A proposito di giovani persone, che cosa significa la mobilitazione intorno alla sigla lgbtq… che continua ad allungarsi come un serpente? C’è stata, da parte nostra, una certa dose d’incomprensione. La critica di essenzialismo rivolta al cosiddetto femminismo della differenza era sbagliata ma bisognava capirla.

Il femminismo della differenza (torno sulla questione) è stato interpretato come se la differenza fosse tra due entità già costituite, uomo e donna. No, la differenza è in: in me, in te, a causa della sessuazione, il vivente che si biforca ai fini della sua riproduzione. Il punto di partenza è questo non-uno. Poi, quando il vivente diventa parlante e pensante, comincia l’interpretazione del reale: comincia la storia. I generi sessuali sono interpretazioni che cambiano con la cultura e nella personale esperienza. Perciò il serpente si allunga e potrebbe allungarsi all’infinito. Se ci pensiamo meglio, in quella forma di etichette in fila c’è la ricerca di un senso libero della differenza sessuale…

M’interrogo perciò se sia il caso di continuare a usare la formula del femminismo della differenza.

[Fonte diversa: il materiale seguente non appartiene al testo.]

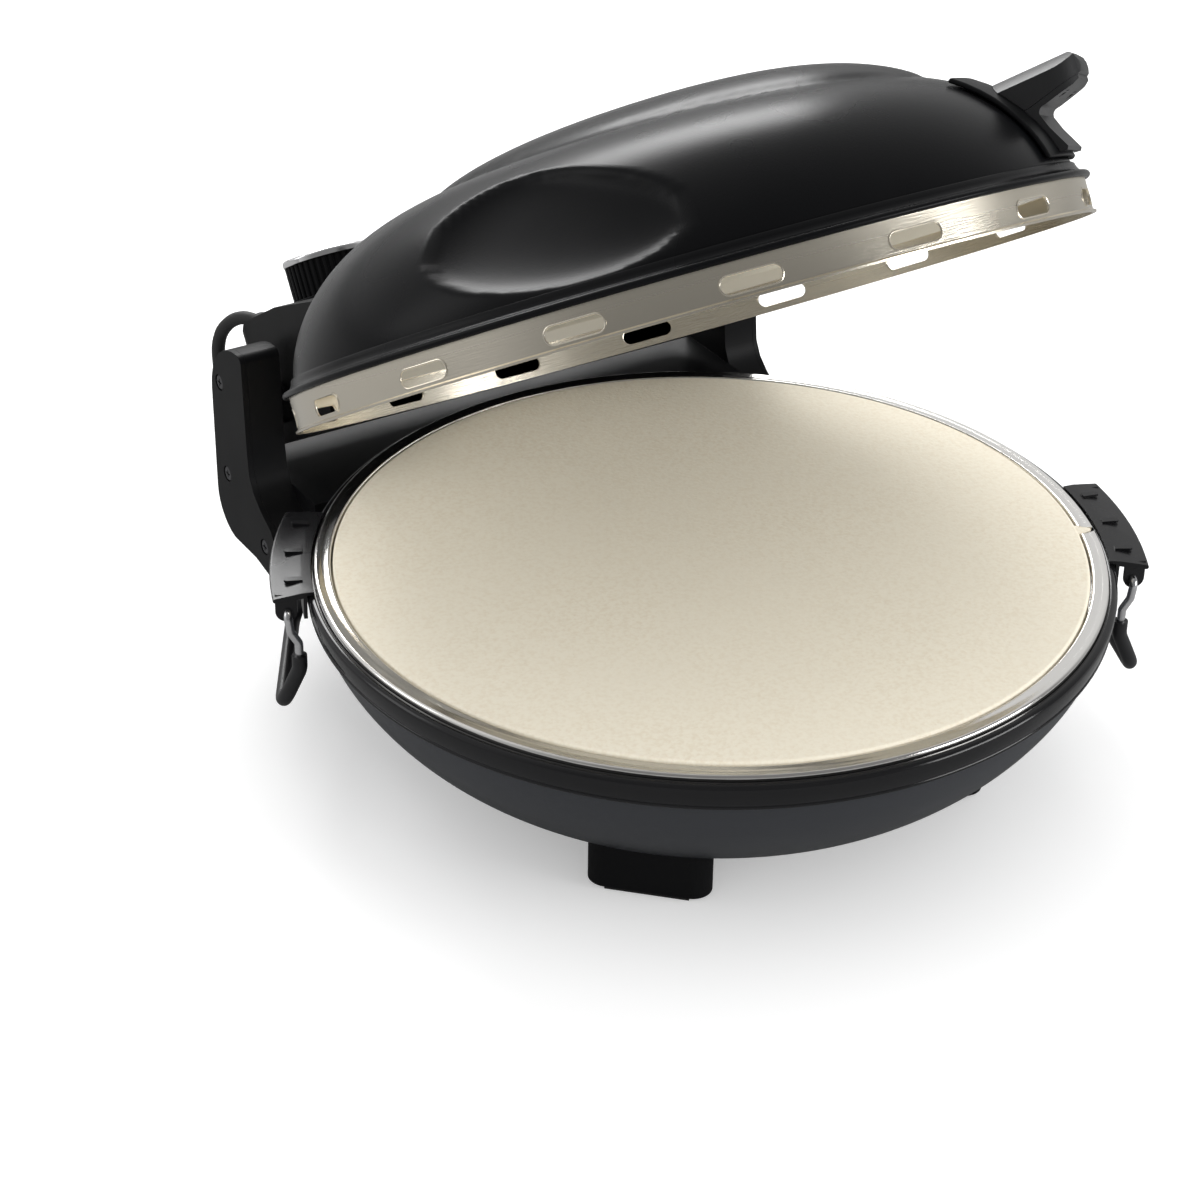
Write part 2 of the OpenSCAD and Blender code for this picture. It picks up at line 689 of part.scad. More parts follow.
module knob_frame() {
    opened() translate([knob_x, knob_y, neck_top + 0.6]) children();
}

module temperature_knob() {
    ribs = 36;
    color("#141518") knob_frame() difference() {
        union() {
            linear_extrude(height = knob_h - 3) polygon([for (k = [0 : 2 * ribs - 1])
                let (r = knob_r - (k % 2 == 0 ? 0 : 0.7)) [r * cos(180 * k / ribs), r * sin(180 * k / ribs)]]);
            cylinder(h = 1.6, r = knob_r + 0.5);
        }
        translate([0, 0, -1]) cylinder(h = knob_h - 5, r = 3);
    }
}

module knob_cap() {
    color("#d9dadb") knob_frame() translate([0, 0, knob_h - 3]) rotate_extrude() polygon(concat(
        [[0, 0], [knob_r + 0.4, 0], [knob_r + 0.4, 1.8]],
        arc(knob_r - 0.8, 1.8, 1.2, 0, 90, 4), [[knob_r - 3, 2.2], [0, 2.2]]));
}

module knob_shaft() {
    color("#b8b9bb") knob_frame() translate([0, 0, -wall - 12]) cylinder(h = knob_h - 6 + wall + 12, r = 3);
}

// ---- lid handle ----

plate_t = 2;
plate_half = 12.5;
grip_half_w = 21;

// Moves to the handle's line: X runs outwards along it
module on_handle_line() {
    opened() rotate(handle_angle) children();
}

// The stretch of the dome's section that the handle's plate lies on
function plate_skin(grow) = [for (a = [81 : -4.5 : 40.5])
    [(dome_r + grow) * pow(sin(a), 0.5), dome_z + (dome_h + grow) * pow(cos(a), 1.2)]];

module handle_plate() {
    color("#191a1c") on_handle_line() rotate(-plate_half) rotate_extrude(angle = 2 * plate_half)
        polygon(concat(plate_skin(0.8), backwards(plate_skin(0.8 + plate_t))));
}

// Outlines of the grip beyond the dome, in distance and height, above and below its parting line
grip_z = dome_z + 41;      // height of the grip's crown at its root
grip_slope = 7.8;
crown_r = 46;
function grip_upper() = concat([[dome_r - 34, grip_z - 19.6], [dome_r - 6.5, grip_z - 13.2],
    [dome_r + 13.6, grip_z - 5.6]],
    arc(dome_r + 8, grip_z - 2.4, 7, -22, 90, 6),
    [[dome_r - 21, grip_z + 1.2], [dome_r - 34, grip_z - 0.4]]);
function grip_lower() = concat([[dome_r - 34, grip_z - 19.8], [dome_r - 6.5, grip_z - 13.4],
    [dome_r + 13.4, grip_z - 5.8], [dome_r + 13.4, grip_z - 7.4], [dome_r + 11, grip_z - 9.2],
    [dome_r - 0.4, grip_z - 13.6]],
    arc(dome_r - 0.9, grip_z - 16.7, 2.9, 100, 185, 4),
    [[dome_r - 1.4, grip_z - 22.5], [dome_r + 3.6, grip_z - 31], [dome_r + 3, grip_z - 32.4],
     [dome_r - 34, grip_z - 32.4]]);

module grip_half(points) {
    difference() {
        intersection() {
            rotate([90, 0, 0]) translate([0, 0, -grip_half_w]) linear_extrude(height = 2 * grip_half_w)
                polygon(points);
            linear_extrude(height = 400) polygon(concat([[60, -grip_half_w]],
                arc(dome_r + 3.4, 12 - grip_half_w, 12, -90, 0),
                arc(dome_r + 3.4, grip_half_w - 12, 12, 0, 90), [[60, grip_half_w]]));
            translate([dome_r - 21, 0, grip_z]) rotate([0, 90 - grip_slope, 0])
                translate([crown_r, 0, -60]) cylinder(h = 160, r = crown_r);
        }
        rotate_extrude() polygon(concat([[0, 0], [dome_r + 1 + plate_t, 0]],
            dome_curve(1 + plate_t, 6), [[0, dome_z + dome_h + 4]]));
    }
}

module handle_grip_top() { color("#1f2023") on_handle_line() grip_half(grip_upper()); }
module grip_screw_places() {
    for (s = [-1, 1]) translate([dome_r + 6, s * 11, grip_z - 10]) children();
}

module handle_grip_bottom() {
    color("#191a1c") on_handle_line() difference() {
        grip_half(grip_lower());
        grip_screw_places() translate([0, 0, -6]) cylinder(h = 6, r = 2.3);
        grip_screw_places() translate([0, 0, -1]) cylinder(h = 6.5, r = 1.3);
    }
}

module handle_screws() {
    color("#9a9a9c") on_handle_line() grip_screw_places() {
        translate([0, 0, -0.8]) cylinder(h = 0.8, r = 2.1);
        cylinder(h = 1, r = 1.2);
    }
}

base_pan();
base_rim();
stone_tray();
pizza_stone();
lower_reflector();
lower_element();
lower_element_clips();
foot(225);  // foot_front_left
foot(315);  // foot_front_right
foot(135);  // foot_rear_left
foot(45);  // foot_rear_right
foot_pads();
foot_screws();
hinge_box();
side_cover_left();
side_cover_right();
side_cover_screws();
box_bottom_cover();
bottom_cover_screws();
hinge_pin_left();
hinge_pin_right();
box_cable_gland();
link_cable();
terminal_block();
bracket_left();
bracket_right();
bracket_rivets();
bail_left();
bail_right();
bail_grip_left();
bail_grip_right();
lid_shell();
lid_rim();
lid_band();
lid_reflector();
upper_element();
upper_element_clips();
rear_housing();
hinge_bush_left();
hinge_bush_right();
lid_cable_gland();
thermostat();
handle_plate();
handle_grip_top();
handle_grip_bottom();
handle_screws();
temperature_knob();
knob_cap();
knob_shaft();
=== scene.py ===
"""Dresses the round pizza oven: finishes, smooth skins and small fittings round its CAD frame.

Sizes are in millimetres and turned to metres where a mesh is made. The lid is worked
out shut, then turned to where it stands open.
"""
from __future__ import annotations

import json
import logging
import math
from dataclasses import dataclass, field, replace
from enum import Enum
from typing import Iterable, Mapping, Sequence

import bmesh
import bpy
from mathutils import Matrix, Vector

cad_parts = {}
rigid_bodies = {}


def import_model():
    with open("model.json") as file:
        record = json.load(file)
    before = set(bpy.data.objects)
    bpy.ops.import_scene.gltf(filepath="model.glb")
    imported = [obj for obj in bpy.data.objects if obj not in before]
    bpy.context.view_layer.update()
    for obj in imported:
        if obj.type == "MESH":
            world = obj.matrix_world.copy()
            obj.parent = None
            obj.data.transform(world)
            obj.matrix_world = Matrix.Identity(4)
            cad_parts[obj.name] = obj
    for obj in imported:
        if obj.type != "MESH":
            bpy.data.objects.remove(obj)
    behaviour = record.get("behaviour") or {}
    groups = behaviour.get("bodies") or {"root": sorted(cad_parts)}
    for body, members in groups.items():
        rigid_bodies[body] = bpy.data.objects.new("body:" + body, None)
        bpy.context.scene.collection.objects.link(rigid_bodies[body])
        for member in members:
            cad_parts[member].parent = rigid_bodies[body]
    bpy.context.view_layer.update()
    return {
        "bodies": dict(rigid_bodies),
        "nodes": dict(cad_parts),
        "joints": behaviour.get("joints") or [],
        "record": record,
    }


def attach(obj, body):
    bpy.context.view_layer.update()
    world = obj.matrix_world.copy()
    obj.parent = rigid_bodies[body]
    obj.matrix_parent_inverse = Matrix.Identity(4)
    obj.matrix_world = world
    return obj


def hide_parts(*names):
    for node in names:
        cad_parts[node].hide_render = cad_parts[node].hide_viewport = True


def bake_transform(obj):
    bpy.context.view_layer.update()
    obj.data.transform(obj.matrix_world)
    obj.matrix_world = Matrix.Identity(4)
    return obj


LOG = logging.getLogger("pizza_oven")
MM = 0.001
WHITE = (1.0, 1.0, 1.0, 1.0)
FRAME: dict = {}
Point2 = tuple[float, float]
Point3 = tuple[float, float, float]
Obj = bpy.types.Object
Node = bpy.types.Node
Socket = bpy.types.NodeSocket
Ring = list[bmesh.types.BMVert]


# ---- sizes ----


@dataclass(frozen=True)
class OvenSizes:
    """The oven's main sizes, as the solids have them."""

    stone_r: float = 155.0
    stone_top: float = 90.0
    tray_in: float = 155.8
    trim_r: float = 162.8
    rim_r: float = 166.5
    band_r: float = 163.0
    band_h: float = 14.0
    dome_r: float = 160.0
    dome_h: float = 62.0
    dome_wall: float = 1.4
    hump_h: float = 12.0
    scallop_depth: float = 11.0
    handle_angle: float = -45.0
    scallop_turn: float = 92.5
    lug_angle: float = -24.6
    hinge_gap: float = 7.5
    hinge_z: float = 108.0
    open_angle: float = 32.0
    knob_x: float = -66.0
    knob_y: float = 182.0
    neck_top: float = 147.0
    knob_r: float = 19.0
    knob_h: float = 20.0
    bail_r: float = 171.5
    bail_z: float = 80.0
    bail_half: float = 35.0
    tab_half: float = 31.0
    wire_r: float = 1.75
    sleeve_r: float = 3.1
    cable_r: float = 3.0

    @property
    def hinge_y(self) -> float:
        """Distance of the hinge axis behind the centre."""
        return self.rim_r + self.hinge_gap

    @property
    def box_back(self) -> float:
        """Distance of the hinge box's back behind the centre."""
        return self.hinge_y + 19.0

    @property
    def lip_z(self) -> float:
        """Height of the steel band's top edge with the lid shut."""
        return self.stone_top + self.band_h

    @property
    def dome_z(self) -> float:
        """Height of the dome's foot with the lid shut."""
        return self.lip_z + 2.0

    @property
    def pan_top(self) -> float:
        """Height at which the pan meets the black rim."""
        return self.stone_top - 14.0

    @property
    def rim_crest(self) -> float:
        """Height of the black rim's top."""
        return self.stone_top - 2.8

    def opened(self) -> Matrix:
        """Gives the turn that opens the lid.

        Returns:
            The turn, in metres, from the shut lid to where it stands open.
        """
        pivot = Vector((0.0, self.hinge_y * MM, self.hinge_z * MM))
        turn = Matrix.Rotation(math.radians(-self.open_angle), 4, "X")
        return Matrix.Translation(pivot) @ turn @ Matrix.Translation(-pivot)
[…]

La condivido, ma la sua comprensione non è facile e chiude la porta ad altri linguaggi. Non intendo, ripeto, rinnegare il pensiero della differenza sessuale con il suo due di base. Ma si può rinunciare a una certa formula se mette in difficoltà chi cerca di pensarsi liberamente nella fedeltà alla propria esperienza. Che fu il movente della rivolta. Lia ha suggerito di chiamarlo piuttosto femminismo delle origini. Il luogo delle origini è vuoto, dicono. Sì, può essere, ma vuoto per fare posto ai grandi desideri.